If you’re not willing to sit at the dinner table and eat large, chewy chunks of a 220-pound halibut, then maybe it’s time to have some deer meat, a rabbit, a mountain goat or a fresh lake trout pulled up through the ice. Apparently size matters with all these delicacies because whenever a hunter shoots a doe blacktail, it miraculously becomes a “big doe.” I once won a big rabbit contest and got a fancy wooden trophy with a bronze rabbit on top for my effort. It was a 2.8-pound snowshoe hare and overall weight was the winning factor and not the size of the ears or the length of the lucky rabbit’s foot. Really, does size matter for either of these animals? The factors for determining a record-book mountain goat is determined in inches. When you’re spotting a goat from 1,000 yards away through the dense fog can anyone tell whether it’s 11 inches or 9 inches? The fact is that size doesn’t matter at the dinner table for goat because it isn’t on the Alaska top-ten list for edibility.

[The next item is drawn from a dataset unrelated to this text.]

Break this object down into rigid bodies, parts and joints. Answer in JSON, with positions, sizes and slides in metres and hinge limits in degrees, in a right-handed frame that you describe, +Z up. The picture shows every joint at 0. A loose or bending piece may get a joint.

My favorite Alaska delicacy is a freshly-caught, seasoned and grilled lake trout from anyone of the numerous coldwater lakes around the state. I can safely report that size doesn’t matter as far as the length or weight of a lake trout. They all have a tasty, mouthwatering, supreme flavor and texture. However, size does matter when it comes to the size of the hole you drill through the ice. Bigger is better and 10 inches is better than 8 inches and 12 inches is better yet. I’ve lost 10-pound lake trout trying to bring them through the ice in an 8-inch hole. Every time I tell the story of howthe lake trout wouldn’t fit up the hole, the fish gets bigger to the point where now it’s a 25-pound lost laker. I’ve since tossed all my 8-inch augers in the scrap metal pile.
Basically, size matters when it comes to some aspects of hunting and fishing and each person has their own standards. The best standard for size in my humble opinion is the fact that bigger memories from each and every quality outdoor adventure remain the key to a happy, healthy and fun-filled lifestyle in the great outdoors.